Figure 4 shows a laser ablation apparatus 70 according to a second embodiment of the present invention, in which Nd:YAG laser 72 is connected to a fibre optic cable 74. When the laser 72 is stimulated, the beam 76 of fundamental
wavelength travels through the fibre optic cable 74 and enters a small handpiece or probe 78 through a set of optical elements 80 provided in the handpiece 78. It should be noted that, from the perspective of the handpiece 78, either the Nd:YAG laser 72 or the fibre optic cable 74 may be regarded as the laser source. Three frequency converting crystals 82, 84 and 86 are also contained within the housing of the handpiece or probe 78. Alternatively, the first, or the first and second, NLO crystals 82 and 84 may be situated in the optical path before the fibre optic cable 74. As the beam 76 of fundamental wavelength travels into the hand piece 78, it encounters the doubling NLO crystal, BBO crystal 82. Other NLO crystals may be used. The beams 76 and 88 of fundamental and second harmonic wavelength respectively pass through another NLO crystal, CLBO crystal 84. Suitable substitutes for the CLBO crystal include BBO, KD*P or any of KD*P's related isomorphs. The beam 90 of fifth harmonic wavelength is generated by CLBO crystal 86. The combined output beam (combined within CLBO crystal 86, which thereby acts as a mixing means) is delivered to the beam separating means, dichroic mirror 92, which reflects beams of fundamental, second harmonic and fourth harmonic wavelength 76, 88 and 94 respectively and transmits beam 90 of fifth harmonic wavelength.
Alternatively mirror 92 may reflect only one or two of the beams so that a combination of the beams may be applied to the tissue. The fifth harmonic is separated, and delivered by the delivery system 96 to the exterior of the apparatus 70 and directed onto the tissue to be ablated, for example tooth 98. Alternatively the tissue to be ablated could be (for example) bone.

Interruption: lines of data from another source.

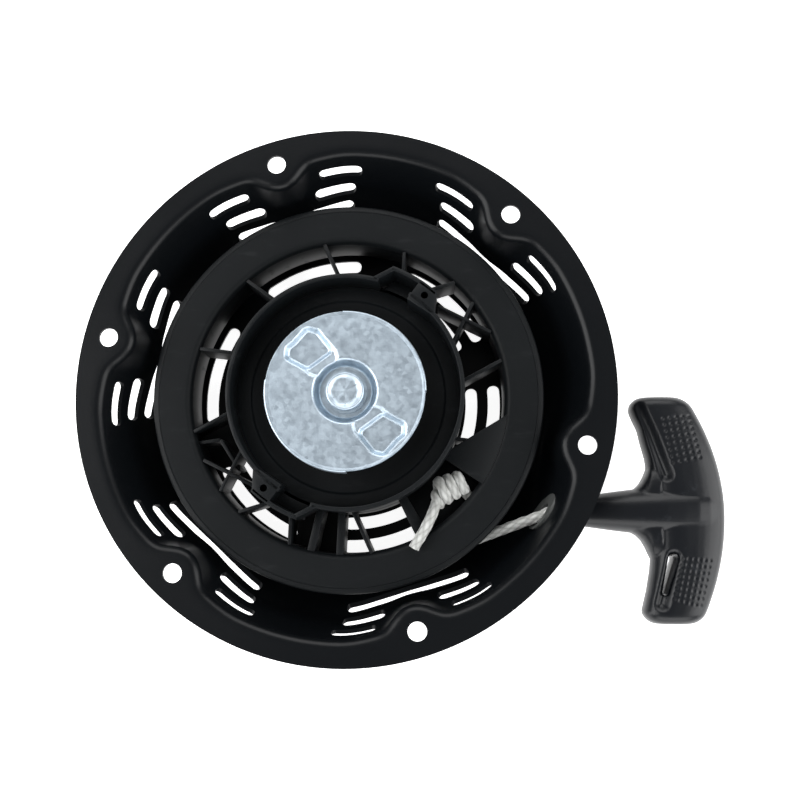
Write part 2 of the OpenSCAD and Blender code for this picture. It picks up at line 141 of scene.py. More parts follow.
def lofted(name, rings):
    # a closed body through rings of points, in mm, that all have the same number of points
    piece = startPiece(name, len(rings[0]), "NGON")
    for corner, point in zip(piece.data.vertices, rings[0]):
        corner.co = Vector(point) * mm
    editMesh(piece)
    bpy.ops.mesh.select_all(action="SELECT")
    for below, ring in zip(rings, rings[1:]):
        bpy.ops.mesh.extrude_region_move()
        shape = bmesh.from_edit_mesh(piece.data)
        top = [v for v in shape.verts if v.select]
        for v in top:
            gaps = [(v.co - Vector(p) * mm).length for p in below]
            v.co = Vector(ring[gaps.index(min(gaps))]) * mm
        bmesh.update_edit_mesh(piece.data)
    leaveOutward()
    return piece


def applied(piece, kind, **settings):
    pick(piece)
    modifier = piece.modifiers.new(kind.title(), kind)
    for key, value in settings.items():
        setattr(modifier, key, value)
    bpy.ops.object.modifier_apply(modifier=modifier.name)
    return piece


def bevelled(piece, width, segments=2, degrees=60):
    return applied(piece, "BEVEL", width=width * mm, segments=segments, limit_method="ANGLE",
                   angle_limit=math.radians(degrees))


def copied(piece, name, place):
    twin = piece.copy()
    twin.data = piece.data.copy()
    twin.name = name
    twin.data.name = name
    bpy.context.collection.objects.link(twin)
    twin.data.transform(place)
    return twin


def joined(pieces):
    deselectAll()
    for piece in pieces:
        piece.select_set(True)
    bpy.context.view_layer.objects.active = pieces[0]
    bpy.ops.object.join()
    return bpy.context.object


def discard(piece):
    bpy.data.objects.remove(piece, do_unlink=True)


def cut(piece, cutters):
    tool = joined(cutters)
    applied(piece, "BOOLEAN", object=tool, operation="DIFFERENCE", solver="EXACT")
    discard(tool)
    return piece


def smoothShade(piece, degrees):
    pick(piece)
    bpy.ops.object.shade_smooth_by_angle(angle=math.radians(degrees))
    return piece


def arcPoints(centre, radius, start, end, count):
    angles = [math.radians(start + (end - start) * i / count) for i in range(count + 1)]
    return [(centre[0] + radius * math.cos(a), centre[1] + radius * math.sin(a)) for a in angles]


def circlePoints(centre, radius, count=48):
    return arcPoints(centre, radius, 0, 360 - 360 / count, count - 1)


def points(piece):
    flat = np.empty(len(piece.data.vertices) * 3)
    piece.data.vertices.foreach_get("co", flat)
    return flat.reshape(-1, 3) / mm


def movePoints(piece, places):
    piece.data.vertices.foreach_set("co", (places * mm).ravel())
    piece.data.update()


def step(value):
    inside = np.clip(value, 0.0, 1.0)
    return inside * inside * (3 - 2 * inside)


def segmentGap(x, y, start, end):
    # distance from points to a straight line between two corners
    (ax, ay), (bx, by) = start, end
    ex, ey = bx - ax, by - ay
    along = np.clip(((x - ax) * ex + (y - ay) * ey) / (ex * ex + ey * ey), 0, 1)
    return np.hypot(x - ax - along * ex, y - ay - along * ey)


def softMax(first, second, blend):
    overlap = np.maximum(blend - np.abs(first - second), 0) / blend
    return np.maximum(first, second) + overlap * overlap * blend / 4


camera = {
    "place": (0.039579, -0.067389, 0.455894),
    "turn": (7.865, 1.897, 0.0),
    "lens": 47.08,
}

lights = [
    # name, place, width and depth in metres, power, aimed at
    ("leftBox", (-0.75, -0.05, 0.42), (0.9, 0.9), 12.0, (0.0, 0.0, -0.02)),
    ("rightBox", (0.85, -0.15, 0.42), (0.9, 0.9), 11.0, (0.05, -0.03, -0.02)),
    ("lowerBox", (0.1, -0.95, 0.40), (1.2, 0.7), 9.0, (0.03, 0.0, -0.02)),
    ("upperBox", (0.0, 0.85, 0.55), (1.2, 0.7), 9.0, (0.03, 0.0, -0.02)),
]


def makeCamera():
    deselectAll()
    bpy.ops.object.camera_add(location=camera["place"])
    eye = bpy.context.object
    eye.rotation_euler = [math.radians(a) for a in camera["turn"]]
    eye.data.lens = camera["lens"]
    eye.data.sensor_width = 36.0
    eye.data.clip_start = 0.01
    bpy.context.scene.camera = eye


def makeLights():
    for name, place, size, power, target in lights:
        deselectAll()
        bpy.ops.object.light_add(type="AREA", location=place)
        lamp = bpy.context.object
        lamp.name = name
        lamp.data.shape = "RECTANGLE"
        lamp.data.size, lamp.data.size_y = size
        lamp.data.energy = power
        lamp.rotation_euler = (Vector(target) - Vector(place)).to_track_quat("-Z", "Y").to_euler()
    world = bpy.data.worlds.new("studio")
    world.use_nodes = True
    world.node_tree.nodes["Background"].inputs["Color"].default_value = (1.0, 1.0, 1.0, 1.0)
    world.node_tree.nodes["Background"].inputs["Strength"].default_value = 0.2
    bpy.context.scene.world = world
    bpy.context.scene.view_settings.view_transform = "Standard"


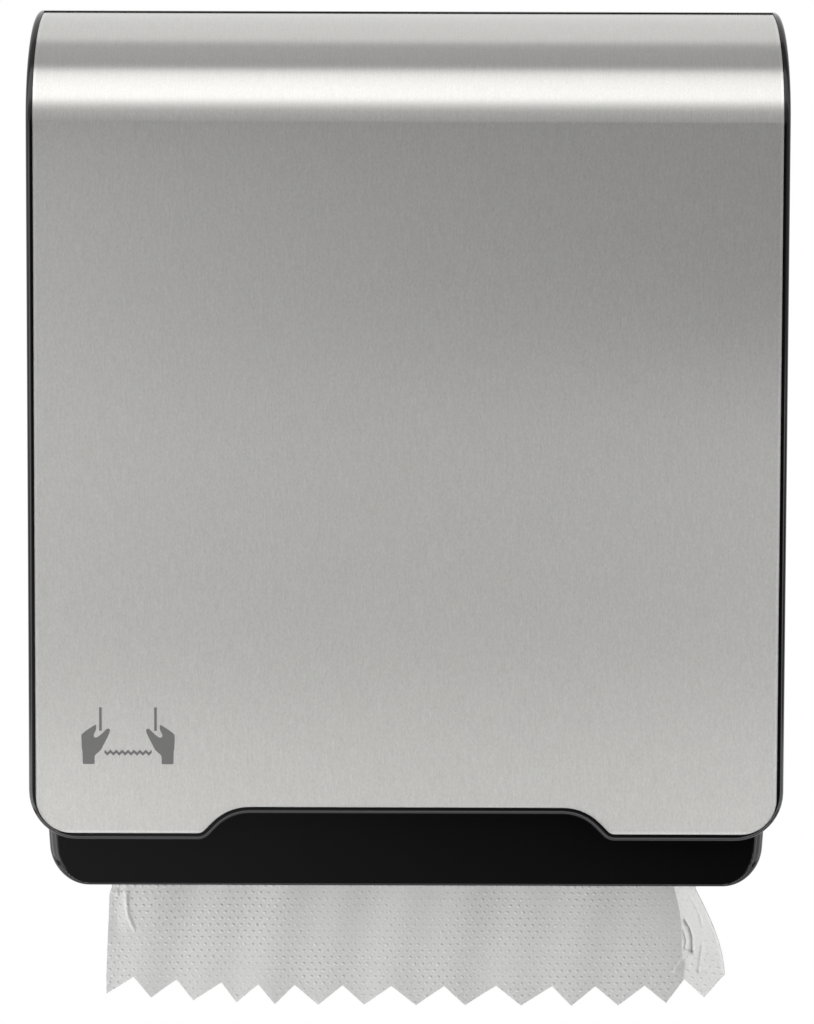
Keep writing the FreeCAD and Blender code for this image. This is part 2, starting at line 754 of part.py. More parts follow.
def knife_cam():
    """The right cam plate; its track pushes the knife out where the drum's slot points down and back."""
    plate = rod_x(38.5, CAM_INNER, FRAME_INNER, DRUM_Y, DRUM_Z)
    track_depth = 2.0
    floor = CAM_INNER + track_depth
    track = lobed(FOLLOWER_HEIGHT + 5.0, 17.0, 17.5, CAM_INNER - 1, floor)
    island = lobed(FOLLOWER_HEIGHT - 5.0, 7.0, 17.5, CAM_INNER - 2, floor + 1)
    bore = rod_x(BUSH_RADIUS, CAM_INNER - 1, FRAME_INNER + 1, DRUM_Y, DRUM_Z)
    return plate.cut(track.cut(island)).cut(bore)


# Drum: drawn about the X axis with its slot upwards, then turned and moved to its place

def place_drum(shape):
    shape.rotate(Vector(0, 0, 0), X_AXIS, SLOT_TURN)
    shape.translate(Vector(0, DRUM_Y, DRUM_Z))
    return shape


def drum_slot(half_width, low):
    """The slot's room through the drum's skin, from height low upwards."""
    return box((-FAR, FAR), (-half_width, half_width), (low, DRUM_RADIUS + 5))


def drum_screw_places():
    """Angles round the drum, and which end, of the screws that hold its two halves."""
    return [(angle, side) for angle in (45.0, 135.0, 225.0, 315.0) for side in (-1, 1)]


def radial_bar(radius, low, high, angle, x):
    """A round bar standing out from the drum's line at an angle from +Y."""
    way = Vector(0, math.cos(math.radians(angle)), math.sin(math.radians(angle)))
    return Part.makeCylinder(radius, high - low, Vector(x, 0, 0) + way * low, way)


def drum_half(side):
    tube = ring_x(DRUM_RADIUS, DRUM_RADIUS - DRUM_WALL, -DRUM_HALF, DRUM_HALF, 0, 0)
    keep = box((-FAR, FAR), (0.0, side * 60.0), (-60.0, 60.0))
    tools = [drum_slot(SLOT_WIDTH_HALF, 0.0)]
    for centre in BAND_CENTRES:
        low, high = centre - BAND_HALF, centre + BAND_HALF
        groove = ring_x(DRUM_RADIUS + 1, DRUM_RADIUS - 0.8, low, high, 0, 0)
        tools.append(groove.cut(drum_slot(6.0, 0.0)))
    for angle, end in drum_screw_places():
        x = end * DRUM_SCREW_X
        tools.append(radial_bar(1.5, 30.0, 37.0, angle, x))
        tools.append(radial_bar(2.6, DRUM_RADIUS - 1.0, DRUM_RADIUS + 1, angle, x))
    return place_drum(tube.common(keep).cut(tools))


def drum_end():
    """The right end disc, with a spigot inside the shells and a guide slot for the knife bar."""
    disc = rod_x(DRUM_RADIUS, DRUM_HALF, DRUM_END, 0, 0)
    spigot = ring_x(DRUM_RADIUS - DRUM_WALL, 30.0, 121.0, DRUM_HALF, 0, 0)
    hub = rod_x(10.0, 121.0, DRUM_HALF, 0, 0)
    tools = [rod_x(AXLE_RADIUS, 100.0, 160.0, 0, 0)]
    tools.append(box((DRUM_HALF - 1, DRUM_END + 1), (-2.1, 2.1), (10.2, DRUM_RADIUS + 2)))
    tools.append(box((120.0, DRUM_HALF), (-4.6, 4.6), (12.0, DRUM_RADIUS + 2)))
    right_screws = [angle for angle, end in drum_screw_places() if end > 0]
    tools += [radial_bar(1.5, 31.5, 36.0, angle, DRUM_SCREW_X) for angle in right_screws]
    return place_drum(fused([disc, spigot, hub]).cut(tools))


def drum_screws():
    screws = []
    for angle, end in drum_screw_places():
        x = end * DRUM_SCREW_X
        shank = radial_bar(1.5, 31.5, DRUM_RADIUS - 1.0, angle, x)
        head = radial_bar(2.6, DRUM_RADIUS - 1.0, DRUM_RADIUS - 0.1, angle, x)
        screws.append(place_drum(fused([shank, head])))
    return screws


def grip_bands():
    bands = []
    for centre in BAND_CENTRES:
        band = ring_x(BAND_RADIUS, DRUM_RADIUS - 0.8, centre - BAND_HALF, centre + BAND_HALF, 0, 0)
        bands.append(place_drum(band.cut(drum_slot(6.0, 0.0))))
    return bands


def drum_axle():
    return rod_x(AXLE_RADIUS, -144.6, 149.6, DRUM_Y, DRUM_Z)


def crank_disc():
    disc = rod_x(CRANK_RADIUS, -144.6, -142.2, DRUM_Y, DRUM_Z)
    pin_y, pin_z = crank_pin_place()
    pin = rod_x(2.4, -152.4, -144.6, pin_y, pin_z)
    return fused([disc, pin]).cut(rod_x(AXLE_RADIUS, -150.0, -140.0, DRUM_Y, DRUM_Z))


def crank_pin_place():
    """The crank pin at rest, on the line from the drum to the spring post."""
    toward = unit(Vector(0, POST_Y - DRUM_Y, POST_Z - DRUM_Z))
    return DRUM_Y + toward.y * CRANK_PIN_REACH, DRUM_Z + toward.z * CRANK_PIN_REACH


def crank_screw():
    head = rod_x(SCREW_HEAD, -146.4, -144.6, DRUM_Y, DRUM_Z)
    slot = box((-147.0, -145.6), (DRUM_Y - 5, DRUM_Y + 5), (DRUM_Z - 0.4, DRUM_Z + 0.4))
    return head.cut(slot)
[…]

An alternative configuration of the present apparatus would be to use any combination of NLO crystal and any laser source with the handpiece or probe described herein.
Another alternative arrangement would be to replace the Nd:YAG laser with any other near infra-red source.

The various embodiments of the method and apparatus of the present invention provide a stable and viable solid state alternative to the excimer Argon-Fluoride laser for medical purposes. Producing a solid state laser at a wavelength of approximately 213 nm yields a potential substitute for the present state of the art, with the added advantages of lower cost, lower maintenance, easier to use, smaller size and the absence of hazardous materials.

Modification within the spirit and scope of the invention may be readily effected by a person skilled in the art. Thus, in alternative configurations of the laser ablation apparatus there could be used any combination of NLO crystal and any laser source with the handpiece or probe described above. Another alternative arrangement would be to replace the Nd:YAG laser with any other near infra-red source. Thus, it is to be understood that this invention is not limited to the particular embodiments described by way of example hereinabove.